Naar inhoud springen

Antonio Lombardo

Uit Wikipedia, de vrije encyclopedie

Antonio of Antonino Lombardo (Galati Mamertino, 23 november 1891Chicago, 7 september 1928) bijgenaamd Tony the Scourge was een maffiabaas afkomstig uit het koninkrijk Italië; zijn werkterrein was de Siciliaanse wijk van Chicago in de Verenigde Staten. Hij was president van de Unione Siciliana en terzelfdertijd vertrouweling van Al Capone.[1]

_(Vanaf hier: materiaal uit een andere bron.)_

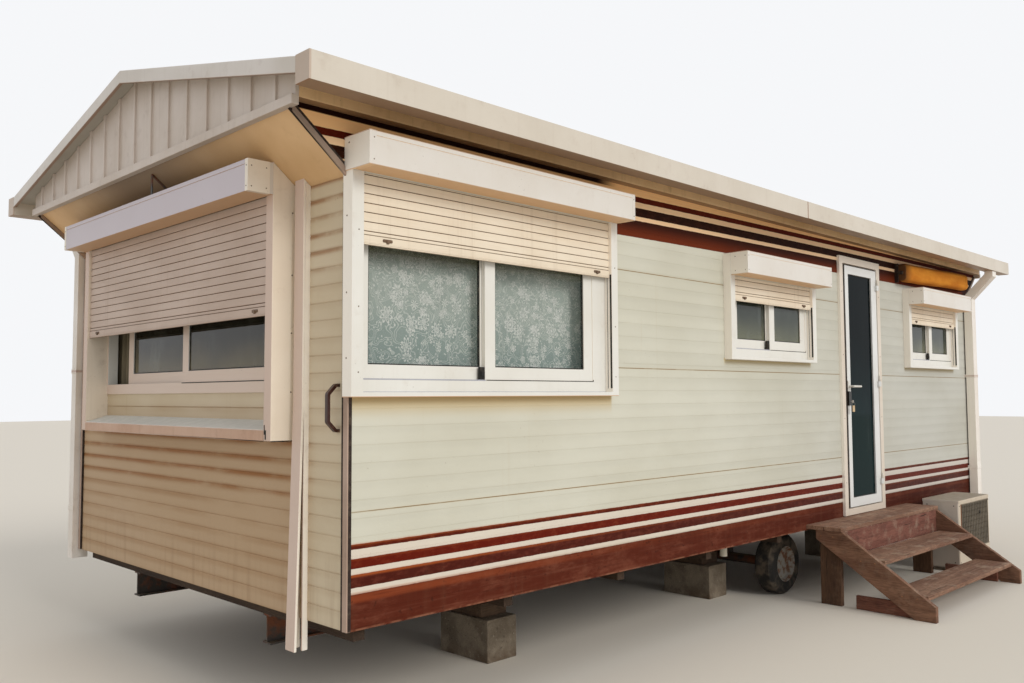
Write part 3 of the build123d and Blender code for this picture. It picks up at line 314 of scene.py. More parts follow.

Lombardo groeide op in Sicilië, in de provincie Messina. Hij emigreerde naar de Verenigde Staten in 1909. In Chicago verdiende Lombardo zijn brood met een kruidenierszaak; hij groeide door tot groothandelaar voor kruideniers in de Siciliaanse wijk. Hier werkte hij samen met Giuseppe Aiello, bijgenaamd Joe. Aiello had samen met zijn broers en neven bakkerijen en banketbakkerijen. Lombardo en Aiello zorgden ervoor om specifieke Siciliaanse producten aan de man te brengen.

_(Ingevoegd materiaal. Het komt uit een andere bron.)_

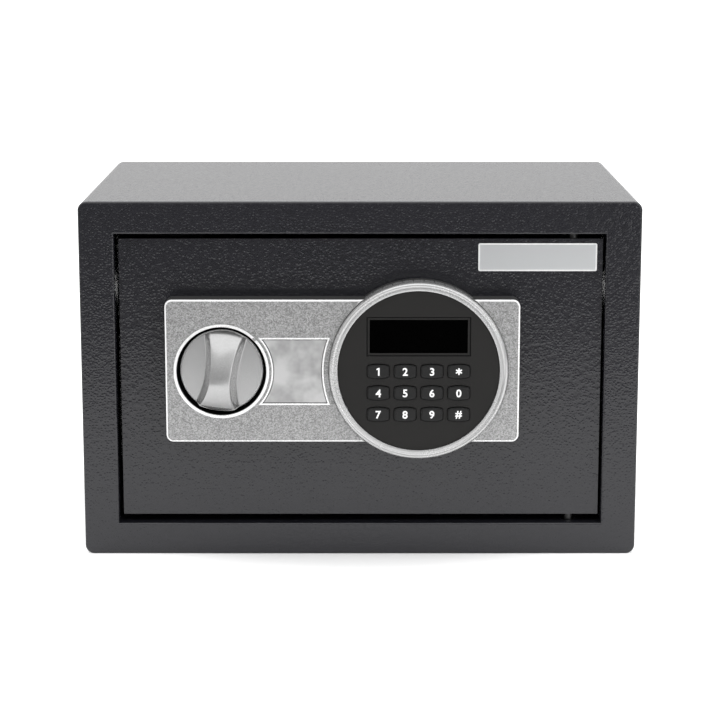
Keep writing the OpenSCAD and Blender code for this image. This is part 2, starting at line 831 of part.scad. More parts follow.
module override_cam() {
    color(steel) slab(lock_rear_y + 0.3, lock_rear_y + 1.8) union() {
        translate([lock_x, mid_z]) circle(6);
        translate([lock_x, mid_z - 3]) square([10, 6]);
        translate([lock_x + 10, mid_z]) circle(3);
    }
}

module lock_cover() {
    front = panel_d + 0.2;
    color(silver) union() {
        proud(pad_bed + 0.1, front) pad_outline(0);
        for (z = [-1, 1])
            translate([lock_x, face_y - pad_bed - 0.1 + 1, mid_z + clip_z * z]) cube([4.8, 2.2, 1.4], center = true);
    }
}

// ---- batteries, reset switch and wires ----

module at_battery_door() {
    translate([battery_x, battery_z]) children();
}
battery_zs = [for (i = [-1.5 : 1.5]) battery_z + i * battery_pitch];

module battery_tray() {
    color(black) difference() {
        union() {
            slab(casing_y - tray_d, cover_y + 0.1) at_battery_door() square([tray_w, tray_h], center = true);
            slab(cover_y, cover_y + 1.2) at_battery_door() round_rect(tray_w + 7, tray_h + 7, 3);
        }
        slab(casing_y - tray_d + 1.5, cover_y + 2) at_battery_door()
            square([tray_w - 3, tray_h - 3], center = true);
    }
}

module battery_contacts() {
    gap = (tray_w - 3 - battery_l) / 2;
    color(steel) for (i = [0 : 3]) {
        way = i % 2 == 0 ? 1 : -1;
        // flat plate at the cell's button end and a coil at its flat end
        translate([battery_x + way * (tray_w / 2 - 1.7), battery_y, battery_zs[i]])
            cube([0.4, 9, 9], center = true);
        for (turn = [0 : 2])
            translate([battery_x - way * (tray_w / 2 - 2.1 - turn * (gap - 1) / 2), battery_y, battery_zs[i]])
                rotate([0, 90, 0]) rotate_extrude() translate([3.5 - turn * 0.5, 0]) circle(0.4, $fn = 24);
    }
}

module batteries() {
    button = 1.2;
    color([0.12, 0.12, 0.13]) for (i = [0 : 3]) {
        way = i % 2 == 0 ? 1 : -1;
        translate([battery_x, battery_y, battery_zs[i]]) rotate([0, 90 * way, 0]) union() {
            translate([0, 0, -battery_l / 2]) cylinder(r = battery_r, h = battery_l - button);
            cylinder(r = 2.7, h = battery_l / 2);
        }
    }
}

module battery_lid() {
    grip_w = 22;
    color(black) union() {
        slab(cover_y + 1.3, cover_y + 3.1) at_battery_door() round_rect(tray_w + 3, tray_h + 3, 2);
        slab(casing_y - 0.2, cover_y + 1.4) at_battery_door() difference() {
            square([tray_w - 4, tray_h - 4], center = true);
            square([tray_w - 7, tray_h - 7], center = true);
        }
        for (i = [0 : 3])
            slab(cover_y + 3, cover_y + 3.7) at_battery_door() translate([-grip_w / 2, 18 + 2.6 * i])
                square([grip_w, 1.2]);
    }
}

module reset_switch() {
    bore = 3.3;
    color(black) difference() {
        union() {
            slab(casing_y - 12, casing_y - 2.5) translate([reset_x, reset_z]) square(12, center = true);
            bar_y(reset_x, reset_z, 5.5, casing_y - 3, casing_y);
        }
        bar_y(reset_x, reset_z, bore, casing_y - 9.5, casing_y + 1);
    }
}

module reset_button() {
    color([0.75, 0.08, 0.06]) bar_y(reset_x, reset_z, 3, casing_y - 7.5, cover_y + 1.2);
}

module wire_harness() {
    r = 1.2;
    start_y = face_y - board_rear + r;
    pass_y = plate_y + 1;
    run_y = plate_y + 4;
    low_z = keypad_z - 2;
    high_z = keypad_z + 3;
    tray_y = casing_y - tray_d;
    feed_z = mid_z - 20;
    switch_y = casing_y - 8;
    switch_x = reset_x - 6;
    color([0.5, 0.08, 0.06]) wire([
        [keypad_x - 2.5, start_y, low_z], [keypad_x - 3, pass_y, low_z], [keypad_x - 12, run_y, mid_z - 10],
        [lock_x + 36, run_y, mid_z - 40], [lock_x + 22, run_y, mid_z - 62], [lock_x + 7.2, solenoid_y, solenoid_z + 9]
    ], r, [1, 0, -1]);
    color([0.5, 0.08, 0.06]) wire([
        [keypad_x + 2.5, start_y, low_z], [keypad_x + 3, pass_y, low_z], [keypad_x + 9, run_y, mid_z - 12],
        [keypad_x + 12, tray_y - 5, feed_z], [keypad_x + 12, tray_y - 2.5, feed_z], [keypad_x + 12, tray_y, feed_z]
    ], r, [1, 0, 1]);
    color([0.5, 0.08, 0.06]) wire([
        [keypad_x, start_y, high_z], [keypad_x + 1, pass_y, high_z], [keypad_x + 12, run_y, mid_z + 9],
        [reset_x - 30, run_y + 6, reset_z + 2], [switch_x - 8, switch_y, reset_z], [switch_x - 4, switch_y, reset_z],
        [switch_x, switch_y, reset_z]
    ], r, [0, 0, 1]);
}

// ---- what is drawn ----

cabinet_shell();
front_frame();
rear_panel();
hinge_bush_lower();
hinge_bush_upper();
floor_mat();
door_plate();
door_casing();
door_back_cover();
cover_screws();
hinge_pin_lower();
hinge_pin_upper();
door_label();
panel_housing();
panel_screws();
keypad_ring();
keypad_face();
display_window();
display_module();
keypad_mat();
control_board();
buzzer();
spindle_bush();
override_lock_body();
override_lock_nut();
solenoid_frame();
solenoid_coil();
solenoid_spring();
guide_studs();
guide_washers();
battery_tray();
battery_contacts();
batteries();
reset_switch();
wire_harness();
knob();
knob_spindle();
drive_crank();
bolt_plate();
locking_bolt_upper();
locking_bolt_lower();
solenoid_plunger();
release_link();
override_plug();
override_cam();
lock_cover();
battery_lid();
reset_button();
key(0, 0);  // key_1
key(0, 1);  // key_2
key(0, 2);  // key_3
key(0, 3);  // key_star
key(1, 0);  // key_4
key(1, 1);  // key_5
key(1, 2);  // key_6
key(1, 3);  // key_0
key(2, 0);  // key_7
key(2, 1);  // key_8
key(2, 2);  // key_9
key(2, 3);  // key_hash
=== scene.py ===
"""Looks of a small electronic safe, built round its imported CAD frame.

Each sub-assembly is a class that dresses the CAD nodes of its bodies or builds the pieces that
stand for them. All sizes are in metres, in the frame of the CAD model: +X right, +Y to the rear, +Z up.
"""

import logging
import math
from collections.abc import Callable, Sequence
from dataclasses import dataclass, field
from enum import Enum

import bmesh
import bpy
from mathutils import Matrix, Vector


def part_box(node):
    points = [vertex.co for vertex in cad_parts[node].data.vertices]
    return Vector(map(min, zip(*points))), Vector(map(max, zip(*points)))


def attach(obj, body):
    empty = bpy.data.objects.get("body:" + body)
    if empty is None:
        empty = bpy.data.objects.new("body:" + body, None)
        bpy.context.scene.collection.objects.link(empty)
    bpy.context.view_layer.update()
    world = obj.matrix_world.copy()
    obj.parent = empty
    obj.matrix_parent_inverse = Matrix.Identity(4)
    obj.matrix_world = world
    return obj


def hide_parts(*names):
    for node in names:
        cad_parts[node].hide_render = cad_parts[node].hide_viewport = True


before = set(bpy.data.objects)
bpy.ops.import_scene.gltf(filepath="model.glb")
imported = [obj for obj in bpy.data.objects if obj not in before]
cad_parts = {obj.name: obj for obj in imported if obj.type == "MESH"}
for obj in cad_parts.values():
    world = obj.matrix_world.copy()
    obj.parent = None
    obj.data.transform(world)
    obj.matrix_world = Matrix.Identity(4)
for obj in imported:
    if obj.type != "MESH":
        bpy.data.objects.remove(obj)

LOG = logging.getLogger("safe")
MM = 0.001
MERGE = 1e-6
FLAT_ANGLE = math.radians(0.6)
SHARP_ANGLE = math.radians(30)
TINY = 0.02 * MM
ON_FACE = 0.05 * MM
GLOSS_PITCH = 28 * MM
# How squarely a face looks to the front, as the share of its normal that lies along -Y.
SIDEWAYS = 0.1
SQUARE_ON = 0.9
FLAT_ON = 0.995

Colour = tuple[float, float, float]


def grey(level: float, warm: float = 0.0) -> Colour:
    """Turns a screen grey into a linear colour.

    Args:
        level: Screen grey from 0 to 255.
        warm: Added to red and taken from blue, in the same units.

    Returns:
        The linear red, green and blue.
    """
    return screen(level + warm, level, level - warm)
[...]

Aiello werd groothandelaar voor de bakkers en had toegang tot suiker, wat in de Drooglegging belangrijk werd om illegaal alcohol te stoken. Ze bedienden de cafés in de Siciliaanse wijk van Chicago met eigen geproduceerde alcohol.

Reeds als jongeman waren Lombardo en Aiello toegetreden tot de Unione Siciliana. De Unione Siciliana, een misdaadsyndicaat, verbondt Sicilianen in de verschillende Amerikaanse steden en koos zich politieke steun uit. De hoofdzetel was in Chicago. De vereniging vereffende leningen, zorgde voor weduwen en onderhandelde over losgeld bij maffiose praktijken. Zij had eigen rituelen met dolken en paswoorden.

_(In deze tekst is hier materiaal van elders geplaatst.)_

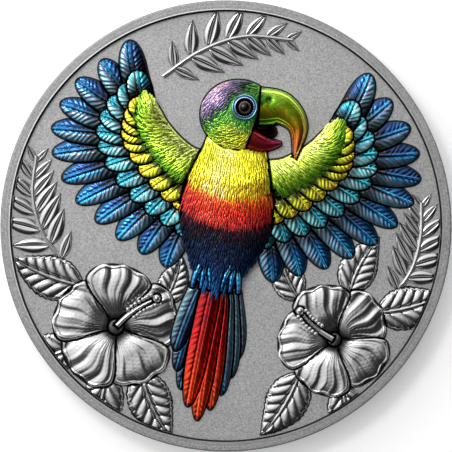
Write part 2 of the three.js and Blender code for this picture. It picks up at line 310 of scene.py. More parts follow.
# %% A round form
def boss(centre, radii, relief, rings, sides, shade=None):
    """A round or oval form. relief(r, x, y) gives the height above the field and the wear."""
    wall_top = 0.975
    r = np.concatenate([np.sin(np.linspace(0, pi / 2, rings - 1)[1:]) * wall_top, [1]])[:, None]
    angle = np.linspace(0, tau, sides, endpoint=False)[None, :]
    r = np.append((r + 0 * angle).ravel(), 0.0)
    x = radii[0] * r * np.append(np.tile(np.cos(angle[0]), rings - 1), 0)
    y = radii[1] * r * np.append(np.tile(np.sin(angle[0]), rings - 1), 0)
    height, wear = relief(r, x, y)
    z = FIELD + height
    wear = np.clip(wear + 0 * z, 0, 1)
    z[r == 1] = FOOT
    wear[r == 1] = 0
    index = np.arange((rings - 1) * sides).reshape(-1, sides)
    after = np.roll(index, -1, 1)
    quads = np.stack([index[:-1], index[1:], after[1:], after[:-1]], -1).reshape(-1, 4)
    fan = np.stack([np.full(sides, index.size), index[0], after[0]], -1)
    floor = index[-1:, ::-1]
    unit = 0.42 + 0.42 * np.stack([x / radii[0], y / radii[1]], -1)
    under = 0.88 + 0.1 * unit[floor.ravel()]
    return Shape(
        points=np.stack([centre[0] + x, centre[1] + y, z], -1),
        faces=[quads, fan, floor],
        corners=np.concatenate([unit[quads.ravel()], unit[fan.ravel()], under]),
        notes={
            "along": r if shade is None else shade(r, x, y),
            "across": np.arctan2(y, x) / pi,
            "barb": np.hypot(x, y),
            "wear": wear,
        },
        outline=circle(centre, radii, sides),
    )


# %% [markdown]
# ## One form over another
# On a die, a form that lies behind another one simply stops where the nearer one starts, with a narrow
# groove between them. Here the farther form is sunk below the field wherever the nearer one covers it. The
# sinking follows the distance to the nearer outline, so the cut is a smooth line, whatever the grid.

# %% Cutting forms back
def distance_outside(outline, x, y):
    """The distance from each point to a closed outline, negative inside it."""
    p = np.stack([x, y], -1)[:, None]
    a, b = outline[None], np.roll(outline, -1, 0)[None]
    span = b - a
    share = np.clip(((p - a) * span).sum(-1) / np.maximum((span**2).sum(-1), 1e-12), 0, 1)
    away = np.sqrt((((a + share[..., None] * span) - p) ** 2).sum(-1).min(1))
    crosses = (a[..., 1] > p[..., 1]) != (b[..., 1] > p[..., 1])
    rise = np.where(span[..., 1] == 0, 1, span[..., 1])
    left_of = p[..., 0] < a[..., 0] + span[..., 0] * (p[..., 1] - a[..., 1]) / rise
    inside = (crosses & left_of).sum(1) % 2 == 1
    return np.where(inside, -away, away)


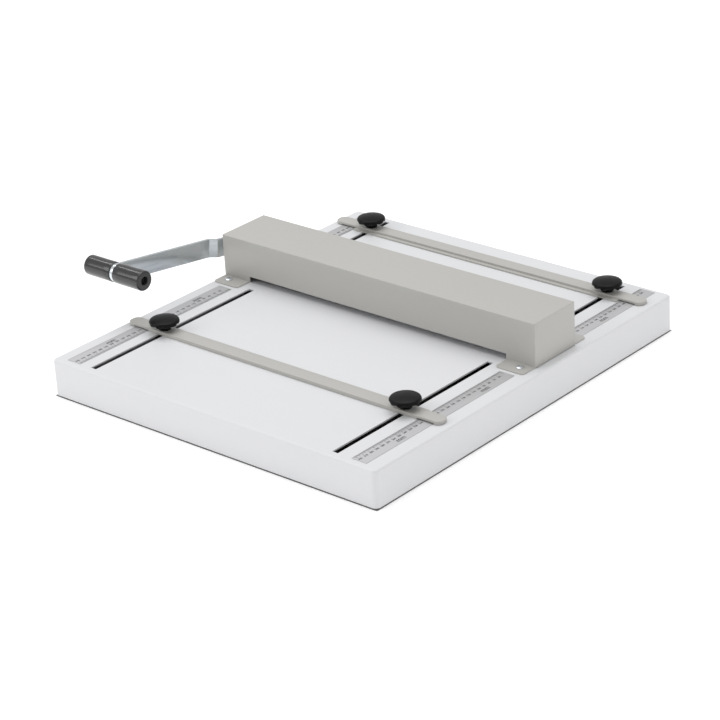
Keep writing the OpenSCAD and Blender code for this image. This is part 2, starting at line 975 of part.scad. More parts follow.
module crank_shaft() {
    color(steel)
        difference() {
            at_crank()
                round_bar(arm_x, shaft_d, collar_x + collar_l - arm_x);
            at_crank()
                round_bar(arm_x - cut, shaft_screw_d, shaft_screw_bite + 2 + cut);
            at_crank()
                translate([hub_screw_x, 0, hub_screw_from])
                    cylinder(h = hub_d, d = pin_d);
            for (side = [-1, 1])
                at_eccentric()
                    translate([hood_x + side * rod_x, 0, 0])
                        cylinder(h = 2 * ecc_d, d = pin_d, center = true);
        }
}

module eccentric(side) {
    x = hood_x + side * rod_x - ecc_w / 2;
    color(dark_steel)
        at_eccentric()
            difference() {
                translate([0, -throw, 0])
                    round_bar(x, ecc_d, ecc_w);
                round_bar(x - cut, shaft_d, ecc_w + 2 * cut);
                translate([x + ecc_w / 2, 0, 0])
                    cylinder(h = 2 * ecc_d, d = pin_d, center = true);
            }
}

module eccentric_left() {
    eccentric(-1);
}

module eccentric_right() {
    eccentric(1);
}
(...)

Graf van Lombardo in Mount Carmel Cemetery, Illinois

De maffiapraktijken van de Sicilianen waren een doorn in het oog van twee grotere bendes: de Ierse North Side Gang onder leiding van Dean O'Banion en de South Side Gang ook wel Chicago Outfit genoemd onder leiding van Al Capone. Het stoorde Al Capone dat hij geen afzet van illegale alcohol had in de Siciliaanse wijk. In 1924 stierf de president van de Unione Siciliana Mike Merlo. Een tussenfiguur Samuel Amatuna werd een jaar later doodgeschoten. De Unione Siciliana zocht opnieuw een leidersfiguur. Al Capone bemoeide zich met de zaak en plaatste Lombardo op de voorzitterstoel (1925). Beide mannen hadden elkaar nodig: Al Capone vertrouwde Lombardo omwille van diens verzoeningsoperaties tussen maffiosi en het brede respect dat deze genoot bij de Sicilianen. Lombardo vertrouwde Al Capone want Lombardo wilde zijn voorzittersstoel beveiligd zien door een machtiger entiteit. Binnen de Unione Siciliana waren immers twee fracties opgedoken die een andere president wilden; onder de rebellerende mafiosi was Giuseppe Aiello met zijn uitgebreide familie; Aiello was ooit zijn handelspartner doch was thans zijn rivaal geworden.

Al Capone steunde Lombardo in alles. Lombardo werd zijn private adviseur.

De Siciliaanse onderwereld werd ongerust over de groeiende macht van Al Capone. Zij vreesden opgeslorpt te worden door de Chicago Outfit. Aiello benaderde de aartsvijanden van Al Capone, namelijk de Ierse gangsters (1927). Er vonden enkele moordpogingen plaats op Lombardo en Al Capone. Aiello eiste vervolgens openlijk de voorzittersstoel op (1928). Lombardo weigerde.

Eind 1928 werden Lombardo en een lijfwacht doodgeschoten op klaarlichte dag en dit op een druk kruispunt in East Madison Street in het hartje van Chicago.[2] Lombardo’s begrafenisstoet was versierd met een rij van bloemstukken. Een enorm hart dat in bloemen uitgebeeld was, was een gift van Al Capone; er stond bijgeschreven ‘My Pal’. Lombardo werd ten grave gedragen op de Mount Carmel-begraafplaats in Hillside, nabij Chicago. De moord werd toegeschreven aan Aiello en de Ieren rond de clan Bugs Moran als de opdrachtgevers.[3]

Al Capone benoemde meteen een andere vertrouweling tot president van de Sicilian Unione: Pasquilino Lolardo. Deze laatste werd enkele maanden later vermoord. De ene president na de andere volgde elkaar op in de Unione. De kranten spraken van de ‘War of Sicilian Succession’ of de Siciliaanse successieoorlog.[4] De macht ervan taande omdat verschillende Italiaanse bendes, andere dan de Siciliaanse, hun troepen consolideerden tot een groter misdaadsyndicaat.